Given the north already pays higher water tariffs than the south, this inequality is resulting in some civil unrest. Again, this is a situation likely to worsen rather than improve, this outlook backed up by figures showing the number of disputes has risen from about 140,000 in 1986 to about 450,000 in 2004.
Morgan Stanley’s Andy Xie suggests the water issue highlights the growing rural-urban gap. As Hardiman notes, the water available for agriculture will decrease to 50% of supply by 2050 from 79.5% now, while industrial’s share will increase to 41% from 16% now and domestic to 8.8% from 4.6% now.
Chris Leung of DBS in Hong Kong agrees with Xie, suggesting the lack of basic resources will undermine the government’s goal of extending economic growth to the rural majority. Ministry of Water figures support this view as they show factories and urban residents used 34% of the nation’s water in 2004 compared to 25% in 1998. As a result, grain production in China has fallen by 8.4% to 469.4 million tonnes over the same period according to National Bureau of Statistics figures.
The problems may not be limited to China however, as Dr Hardiman notes much of mainland Asia’s water originates in China, so unless the situation is resolved there could be an impact on the water security of nations surrounding China. As he put it, when China gets thirsty the rest of Asia gets thirsty.
So what is the solution? In Dr Hardiman’s view the privatisation process has not gone far enough, as while Chinese firms are entering the market few foreign players are, while those that have tried have met with limited success. He suggests in part this reflects the problems arising from the lack of a clear legal framework, as foreign players in particular are less willing to make large-scale investments in markets when they don’t know exactly what conditions they and their competitors will be operating under. Hardiman suggests such a legal framework is unlikely to be in place in the near-term.
The other issue limiting foreign involvement is infrastructure, as foreign players are unlikely to attempt to build their own pipe infrastructure given the costs involved. This means the government must finance the upkeep of the pipe system, part of which dates back as much as 120 years and is in poor repair. Leakages through the pipe system Hardiman estimates are as high as 30-40%, which potentially gives rise to legal problems and compensation claims for damages caused by any leaks.

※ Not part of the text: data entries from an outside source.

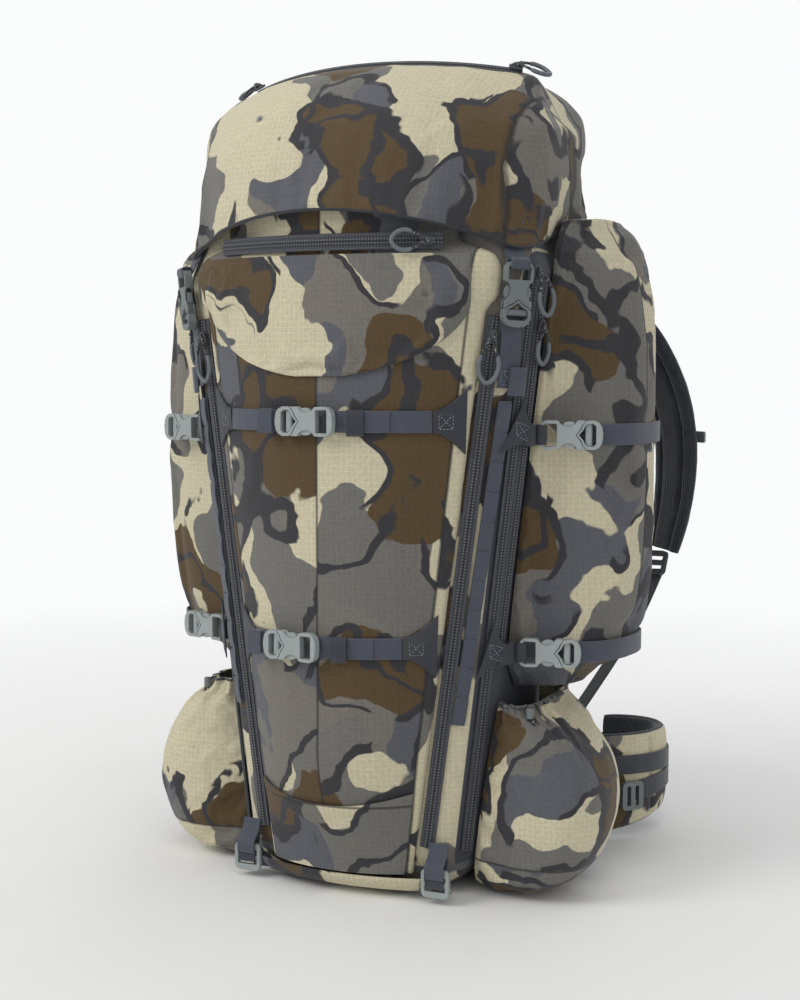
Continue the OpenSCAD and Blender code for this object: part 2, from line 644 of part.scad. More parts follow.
// ---- lid ----
// [share of the height, scale of the sides, scale of the front, inset of the back]
lid_rings = [[0, 1, 1, 0], [0.2, 1, 0.98, 0], [0.46, 0.995, 0.935, 0], [0.7, 0.975, 0.84, 4], [0.85,
        0.93, 0.71, 10],
    [0.95, 0.84, 0.55, 20], [0.987, 0.72, 0.41, 34], [1, 0.5, 0.27, 50]];
lid_ceiling = 692;
lid_wall = 3;
function lid_hem(x, y) =
    603 + 38.6 * ease((y + 205) / 190) + 35 * max(0, 1 - pow(x / 175, 2)) * ease((-180 - y) / 25);
lid_corner = 48;
lid_side_y = -160;
function lid_front(x) = front_y - 8 - 56 * max(0, 1 - pow(abs(x) / 150, 2.2));
function lid_crown(x, y) = lid_top - 14 * pow(x / lid_half, 2) - 8 * pow((y + 90) / 160, 2);
// Outline in plan: scaled by s across and by f at the front, pulled in by b at the back and by t all round.
function lid_outline(s, f, b, t) = let (h = lid_half * s - t, r = (lid_corner - t) * s, n = 5) [
    for (k = [0 : 12]) let (x = mix(-112, 112, k / 12)) [x * s, lid_front(x) * f + t],
    for (k = [1 : n]) let (a = -80 + 80 * k / n) [h - r + r * cos(a), (lid_side_y
        + lid_corner * sin(a)) * f - t * sin(a)],
    for (k = [0 : 4]) let (a = 90 * k / 4) [h - 26 + 26 * cos(a), -26 - b - t + 26 * sin(a)],
    for (k = [0 : 4]) let (a = 90 + 90 * k / 4) [-h + 26 + 26 * cos(a), -26 - b - t + 26 * sin(a)],
    for (k = [0 : n - 1]) let (a = 180 + 80 * k / n) [-h + r + r * cos(a), (lid_side_y
        + lid_corner * sin(a)) * f - t * sin(a)]
];
// [share of the way down from the ceiling, scale of the front]
skirt_rings = [[0, 0.885], [0.5, 0.96], [1, 1]];
module lid() {
    color(fabric) shifted() loft(concat(
        [for (r = skirt_rings) [for (p = lid_outline(1, r[1], 0, lid_wall))
            [p[0], p[1], mix(lid_ceiling, lid_hem(p[0], p[1] / r[1]), r[0])]]],
        [for (r = lid_rings) [for (p = lid_outline(r[1], r[2], r[3], 0))
            [p[0], p[1], mix(lid_hem(p[0] / r[1], p[1] / r[2]), lid_crown(p[0], p[1]), r[0])]]]));
}
lid_arc = [0, 110, 720.9];
lid_arc_r = 262.2;
lid_arc_tilt = 46;
lid_arc_lean = -14;
module lid_zip_tape() {
    color(slate) shifted() arc_tape(lid_arc, lid_arc_r, 32.5, 12, lid_arc_tilt, lid_arc_lean);
}

// ---- harness ----
shoulder_line = [[70, 23, 540], [94, 58, 574], [136, 98, 570], [181, 124, 536], [213, 136, 482],
    [228, 139, 426], [228, 138, 362], [218, 134, 303]];
module shoulder_pad() {
    path = curve(shoulder_line, 3);
    n = len(path) - 1;
    ways = [for (i = [0 : n]) mix([1, 0.15, 0], [0.84, -0.54, 0.1], ease(i / n * 1.4))];
    sweep(path, ways, [for (i = [0 : n]) pad_w - 14 * pow(2 * i / n - 1, 4) - 8 * i / n],
        [for (i = [0 : n]) pad_t - 5 * pow(2 * i / n - 1, 6)], n = 14);
}
web_start = [214, 132, 281];
web_end = [150, 12, 124];
module shoulder_webbing() {
    ribbon(curve([web_start, mix(web_start, web_end, 0.4) + [4, 6, -4], web_end], 5), [0.8, -0.5, 0.2]);
    placed(web_start + [0, 0, 6], [0.1, 0.3, 1], [-0.5, -0.84, 0.2]) difference() {
        translate([0, 0, 1.2]) slab(26, 28, 5, 5);
        for (x = [-5, 5]) translate([x, 0, -5]) slab(4.6, web_w + 1.2, 1.2, 14);
    }
}
module sternum_slider() {
    placed([233.8, 148, 424], [0, 0, 1], [0.54, 0.84, 0]) {
        slab(16, 30, 3, 5);
        translate([0, 22, 1]) slab(12, 20, 2, 2.4);
    }
}

belt_line = [[100, 30], [132, 34], [168, 48], [197, 72], [214, 104], [216, 138], [202, 166], [172,
    183], [138, 190]];
belt_mid = 4 + belt_h / 2;
module belt_wing() {
    path = curve([for (p = belt_line) [p[0], p[1], 0]], 2);
    n = len(path) - 1;
    sweep([for (i = [0 : n]) [path[i][0], path[i][1], belt_mid + 12 * ease(i / n)]], [0, 0, 1],
        [for (i = [0 : n]) mix(belt_h, 74, ease(i / n)) - 14 * pow(i / n, 8)],
        [for (i = [0 : n]) 15 - 5 * pow(2 * i / n - 1, 6)], n = 16, power = 0.45);
}
function belt_out(k) = let (t = unit(belt_line[min(k + 1, 8)] - belt_line[k - 1])) [t[1], -t[0], 0];
module belt_webbing(side) {
    for (z = [44, 86])
        ribbon(curve([for (k = [1 : 8]) [belt_line[k][0], belt_line[k][1],
            z + (z > 60 ? -2 : 2.4) * k] + belt_out(k) * 9.6], 2),
            [0, 0, 1]);
    placed([belt_line[3][0], belt_line[3][1], 48] + belt_out(3) * 11.6, [belt_out(3)[1],
        -belt_out(3)[0], 0], belt_out(3))
        difference() {
            slab(26, 30, 5, 5);
            for (x = [-5, 5]) translate([x, 0, -1]) slab(4.6, web_w + 1, 1.2, 9);
        }
    if (side > 0)
        placed([belt_line[8][0] - 22, belt_line[8][1] + 12, 67], [-1, 0.1, 0], [0.1, 1, 0]) buckle_plug();
    else
        placed([belt_line[8][0] - 20, belt_line[8][1] + 12, 67], [1, -0.1, 0], [0.1, 1, 0]) buckle_housing();
}

main_bag();
bottom_panel();
front_panel();
front_cuff();
front_pocket();
color(fabric) shifted() sided(-1) side_pouch();  // side_pouch_left
color(fabric) shifted() sided(1) side_pouch();  // side_pouch_right
color(fabric) shifted() sided(-1) lower_pocket();  // lower_pocket_left
color(fabric) shifted() sided(1) lower_pocket();  // lower_pocket_right
collar();
hydration_sleeve();
frame_stays();
frame_crossbars();
lumbar_pad();
back_pad();
yoke();
anchor_patches();
front_straps();
side_straps();
strap_keepers();
daisy_chains();
lid_anchor_straps();
bottom_straps();
zip_tapes();
front_buckle_sockets();
side_buckle_sockets();
lid();
lid_zip_tape();
lid_straps();
lid_buckle_sockets();
arc_slider(lid_arc, lid_arc_r, -31, 1, lid_arc_tilt, lid_arc_lean);  // lid_slider_left
arc_slider(lid_arc, lid_arc_r, 31, -1, lid_arc_tilt, lid_arc_lean);  // lid_slider_right
front_plug(0);  // front_plug_upper
front_plug(1);  // front_plug_lower
color(buckle_grey) shifted() sided(-1) side_plug(side_z[0]);  // side_plug_left_upper
color(buckle_grey) shifted() sided(-1) side_plug(side_z[1]);  // side_plug_left_lower
color(buckle_grey) shifted() sided(1) side_plug(side_z[0]);  // side_plug_right_upper
color(buckle_grey) shifted() sided(1) side_plug(side_z[1]);  // side_plug_right_lower
color(buckle_grey) shifted() sided(-1) lid_plug();  // lid_plug_left
color(buckle_grey) shifted() sided(1) lid_plug();  // lid_plug_right
arc_slider(pocket_arc, pocket_arc_r, 23, 1);  // pocket_slider
sided(-1) front_slider();  // front_slider_left
sided(1) front_slider();  // front_slider_right
sided(-1) bag_slider();  // bag_slider_left
sided(1) bag_slider();  // bag_slider_right
sided(-1) pouch_slider();  // pouch_slider_left
sided(1) pouch_slider();  // pouch_slider_right
color(buckle_grey) shifted() sided(-1) bottom_lock();  // bottom_lock_left
color(buckle_grey) shifted() sided(1) bottom_lock();  // bottom_lock_right
haul_loop();
color(mesh_navy) shifted() sided(-1) shoulder_pad();  // shoulder_pad_left
color(mesh_navy) shifted() sided(1) shoulder_pad();  // shoulder_pad_right
color(slate) shifted() sided(-1) shoulder_webbing();  // shoulder_webbing_left
color(slate) shifted() sided(1) shoulder_webbing();  // shoulder_webbing_right
color(buckle_grey) shifted() sided(-1) sternum_slider();  // sternum_slider_left
color(buckle_grey) shifted() sided(1) sternum_slider();  // sternum_slider_right
color(mesh_navy) shifted() sided(-1) belt_wing();  // belt_wing_left
color(mesh_navy) shifted() sided(1) belt_wing();  // belt_wing_right
color(slate) shifted() sided(-1) belt_webbing(-1);  // belt_webbing_left
color(slate) shifted() sided(1) belt_webbing(1);  // belt_webbing_right
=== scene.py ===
"""Looks of the hunting backpack: camouflage ripstop over a framed bag, with webbing, zips and harness."""

import json
import math

import bpy
import numpy as np
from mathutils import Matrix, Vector
from mathutils.bvhtree import BVHTree

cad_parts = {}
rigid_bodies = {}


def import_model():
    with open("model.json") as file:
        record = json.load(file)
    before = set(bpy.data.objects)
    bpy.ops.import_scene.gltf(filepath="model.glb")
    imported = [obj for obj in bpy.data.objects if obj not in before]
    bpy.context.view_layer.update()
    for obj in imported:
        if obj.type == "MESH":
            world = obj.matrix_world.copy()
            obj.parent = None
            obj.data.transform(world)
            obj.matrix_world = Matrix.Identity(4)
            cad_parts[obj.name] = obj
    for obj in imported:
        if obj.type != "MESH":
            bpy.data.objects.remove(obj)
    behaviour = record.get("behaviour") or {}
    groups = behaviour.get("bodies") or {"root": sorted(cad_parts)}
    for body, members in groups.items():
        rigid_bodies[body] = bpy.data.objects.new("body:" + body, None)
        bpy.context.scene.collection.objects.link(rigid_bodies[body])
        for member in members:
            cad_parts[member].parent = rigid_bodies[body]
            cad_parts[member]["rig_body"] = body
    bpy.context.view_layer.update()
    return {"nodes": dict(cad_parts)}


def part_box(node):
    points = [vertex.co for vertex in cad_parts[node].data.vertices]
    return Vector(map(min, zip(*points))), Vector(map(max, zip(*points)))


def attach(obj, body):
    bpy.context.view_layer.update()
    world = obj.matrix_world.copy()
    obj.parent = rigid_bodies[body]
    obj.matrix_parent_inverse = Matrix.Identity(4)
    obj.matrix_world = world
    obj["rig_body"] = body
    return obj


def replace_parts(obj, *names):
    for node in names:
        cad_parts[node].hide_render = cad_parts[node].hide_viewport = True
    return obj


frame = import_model()

# Design coordinates are millimetres with the frame's plane at y = 0; the stays give its place.
Y0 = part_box("frame_stays")[0].y * 1000 - 1.5
SIDES = ((-1, "left"), (1, "right"))


# ---- numbers ----
def ease(t):
    """A smooth step from 0 to 1 as t goes from 0 to 1."""
    t = np.clip(t, 0, 1)
    return t * t * (3 - 2 * t)


def unit(v):
    v = np.asarray(v, float)
    return v / np.maximum(np.linalg.norm(v, axis=-1, keepdims=True), 1e-9)


def mix(a, b, t):
    return a + (b - a) * t


def row(p):
    """Design millimetres to the row frame in metres."""
    return (np.asarray(p, float) + [0, Y0, 0]) / 1000


def design(co):
    """Row-frame metres to design millimetres."""
    return np.asarray(co, float) * 1000 - [0, Y0, 0]


def hash3(i, seed):
    """A repeatable number from -1 to 1 for each whole-numbered point."""
    n = (i[..., 0] * 374761393 + i[..., 1] * 668265263 + i[..., 2] * 362437 + seed * 974711) & 0x7FFFFFFF
    n = ((n ^ (n >> 13)) * 1274126177) & 0x7FFFFFFF
    return ((n ^ (n >> 16)) & 0xFFFF) / 32767.5 - 1


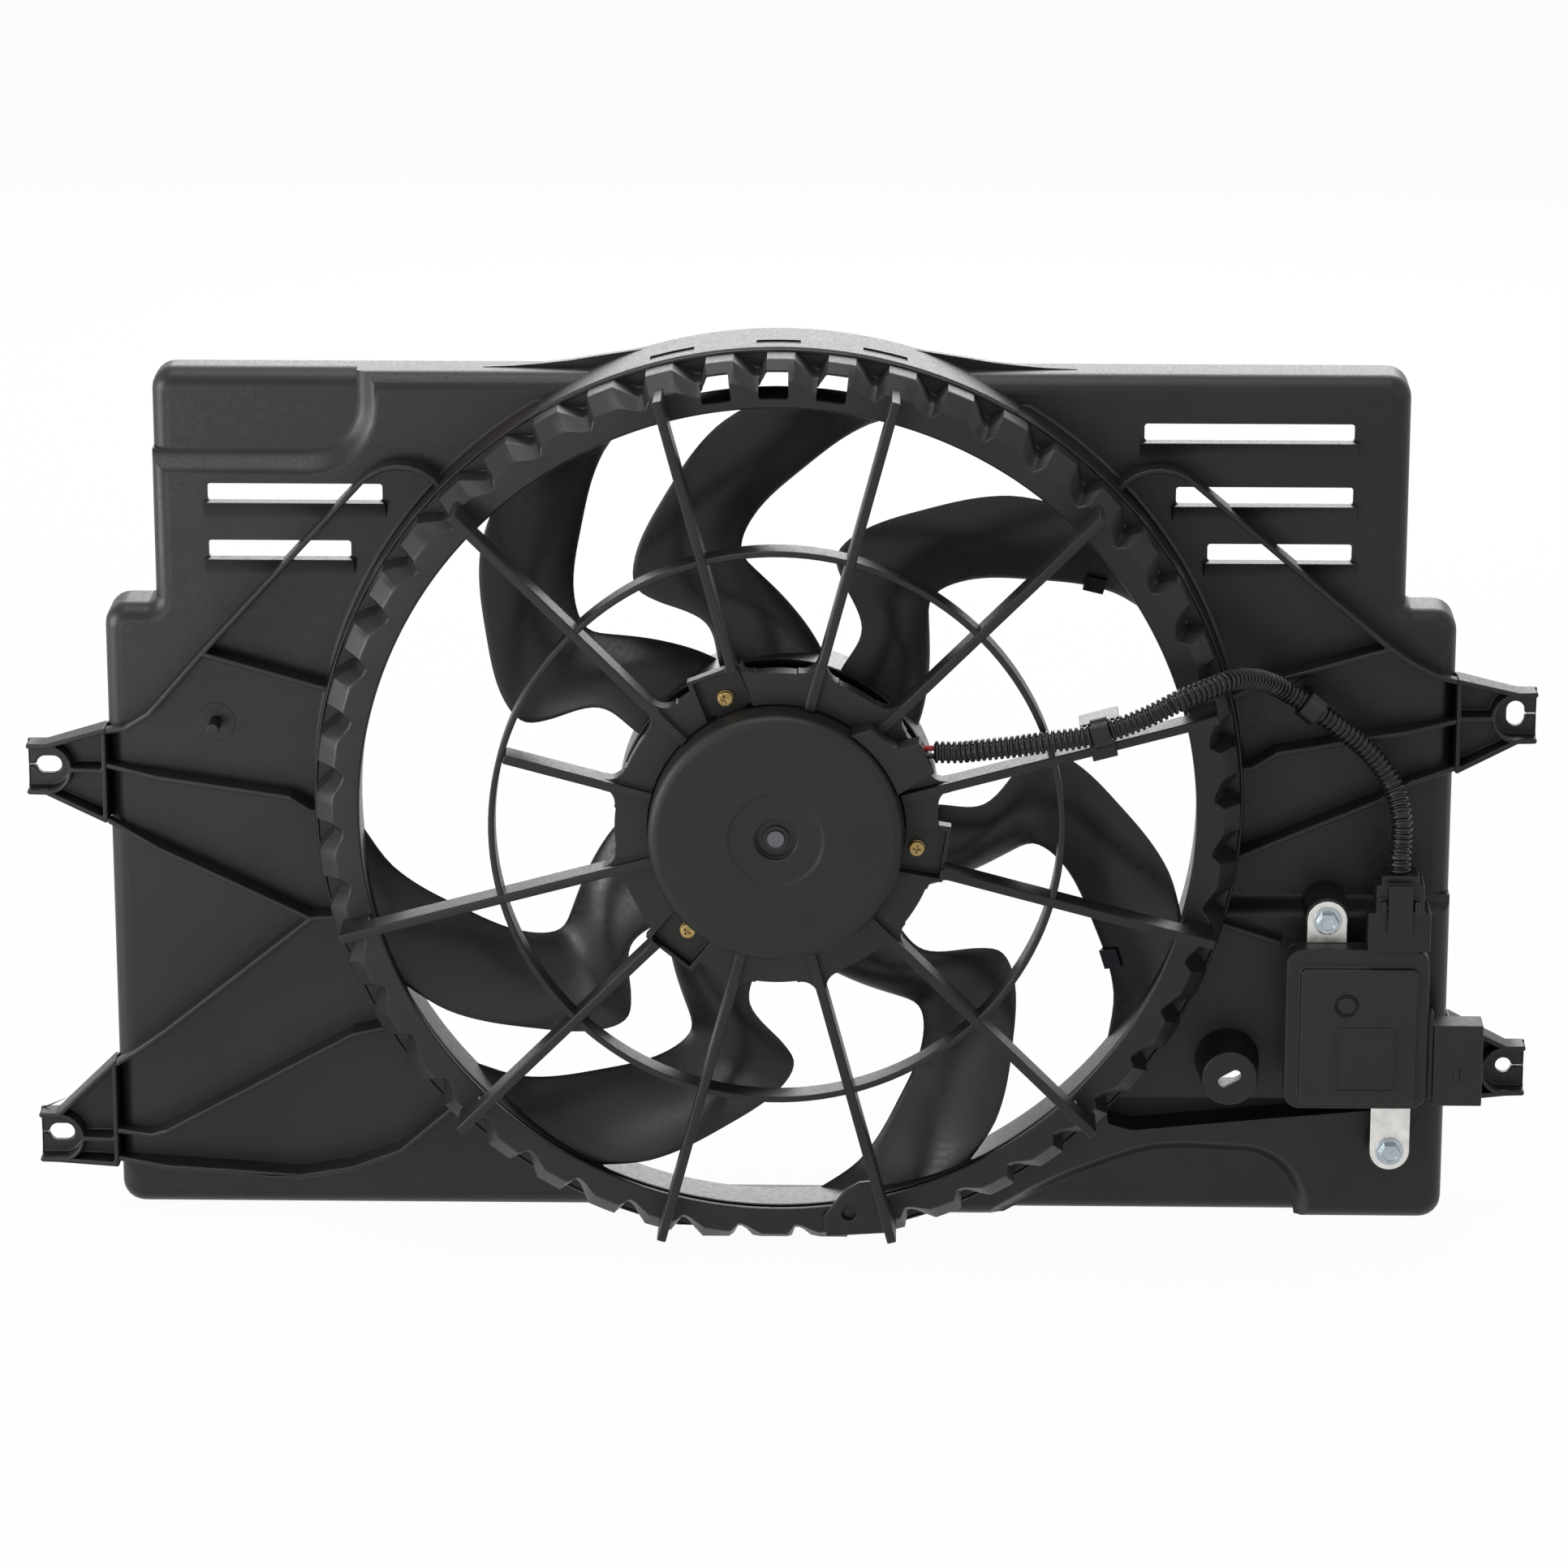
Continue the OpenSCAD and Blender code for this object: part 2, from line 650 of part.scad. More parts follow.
// One ear, drawn on the right side: plate, edge ribs, a horseshoe rim round the hole, and a
// wall beside the pan. Its root reaches above and below its hole along that wall.
module ear(side, z, above, below, hole) {
    root_top = z + above;
    root_bottom = z - below;
    x = lower_half_w + ear_reach;
    neck = x + 0.5;
    end = x + ear_end;
    edge = rib_t / 2;
    rim_out = ear_half - 0.4;
    rim_in = rim_out - 1.8;
    front = pan_depth + rib_h_wall;
    top = [[lower_half_w + edge, root_top - edge], [neck, z + ear_half - edge],
        [end - edge, z + ear_half - edge]];
    low = [[lower_half_w + edge, root_bottom + edge], [neck, z - ear_half + edge],
        [end - edge, z - ear_half + edge]];
    color("#2c2b2a") mirror([side < 0 ? 1 : 0, 0, 0]) difference() {
        union() {
            forward(ear_back, ear_back + ear_t) polygon([[lower_half_w, root_bottom],
                [neck, z - ear_half], [end, z - ear_half], [end, z + ear_half],
                [neck, z + ear_half], [lower_half_w, root_top]]);
            forward(ear_back, front) {
                stroke(top, rib_t);
                stroke(low, rib_t);
                polygon([[lower_half_w, root_top - 2], [lower_half_w, root_bottom + 2],
                    [lower_half_w + rib_t, root_bottom + 2], [lower_half_w + rib_t, root_top - 2]]);
            }
            forward(ear_back, front) intersection() {
                translate([x, z]) difference() {
                    circle(rim_out, $fn = 96);
                    circle(rim_in, $fn = 96);
                }
                translate([x - ear_half, z - ear_half]) square([ear_half, 2 * ear_half]);
            }
            translate([0, 0, z]) box(lower_half_w, x - rim_in - 0.9, ear_back, front,
                -edge, edge);
        }
        translate([x, 0, z]) forward(0, big) {
            if (hole == "wide") oblong(slot_l, slot_w);
            if (hole == "tall") rotate(90) oblong(slot_l, slot_w);
            if (hole == "round") circle(hole_d / 2, $fn = 48);
        }
        translate([0, 0, z]) box(x, end + cut, 0, big, -0.4, 0.4);
        rib_slope();
    }
}
module ear_left_upper() { ear(-1, left_upper_z, 21.5, 26, "wide"); }
module ear_left_lower() { ear(-1, -left_lower_z, 41, 14, "wide"); }
module ear_right_upper() { ear(1, right_upper_z, 20, 27, "tall"); }
module ear_right_lower() { ear(1, -right_lower_z, 28, 15, "round"); }

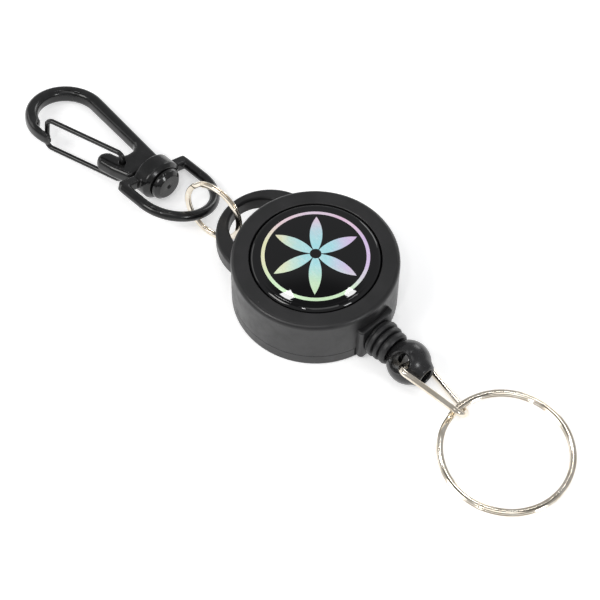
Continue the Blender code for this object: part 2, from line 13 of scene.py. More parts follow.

This is where foreign investment could make a difference in Hardiman’s view, as Western technology has a proven advantage over China’s domestic technology.
Again the legal framework is proving an impediment though, as foreign ownership of public utilities is limited to 49.9%. As a result, the big players who have the technological expertise to make a difference have less flexibility in the market and so are less attracted to the Chinese market.
Hardiman’s conclusion is China indeed faces a water crisis, with serious concerns as to whether it can correct its situation in time. While the situation could be improved by adopting western technologies and accepting that a Western approach to water usage will not work in its situation. For this to become viable though requires a more acceptable and suitable legal framework, but until this is established Dr Hardiman expects the crisis will worsen rather than improve.